When you compare his reveal to the new Spider-Man (Tom Holland), it’s really highlighted how little casual fans are given to be excited for a solo movie on him. I mean, we all know Spider-Man to some extent: he has hypersensitive senses, Uncle Ben dies, he fights Green Goblin, he shoots webs to catch criminals, the head of a newspaper company hates him. Point being, whether you’ve only watched a movie or two on him, keep up with the comics, watched the cartoons as a kid, or all of the above and more, you know at least a little about Peter Parker and his Spider-like powers; so having only a couple scenes with the new Spidey in, and a teaser at the end of the film, is enough for anyone who views Civil War to be satisfied with what we’re given, and fans of any extent to be excited for his solo comeback next year. When you compare this to Black Panther, though, you can see why I’m a little underwhelmed with what we were given. I know he’s only a minor part of this film’s plot, but I still would have liked more on him for an introduction to the MCU.

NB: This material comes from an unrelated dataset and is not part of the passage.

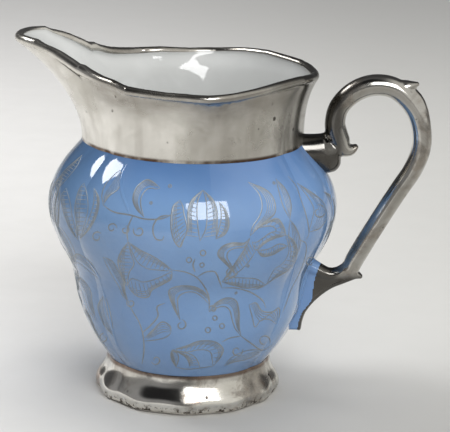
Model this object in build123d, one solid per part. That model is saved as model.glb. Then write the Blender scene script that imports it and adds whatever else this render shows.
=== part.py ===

As was the case for the last Captain A movie, the acting and directing all around was great. It’s really clear that everyone involved in these films care about what they’re making, and each of the actors really want to do everything they can in giving the best portrayal they can on such beloved characters. (I’m also, personally, loving the cameos from the cast of Community (2009 – 2015) in each of these Marvel films that the Russo brothers are giving us.) The only complaint I have in regards to actors is Martin Freeman; why in the name of Jesus/Buddha/Spongebob was he giving an American accent. His strong British accent is one of the best things about having him in a film. Honestly, what’s the point in hiring him if you’re going to ruin his best feature like that?
Overall, this new Marvel release is definitely worth watching, and worth the excite. I think the best way to sum it up is with something my friend said as we left the film theatre last night: “That was everything Batman vs Superman  should have been, but wasn’t.”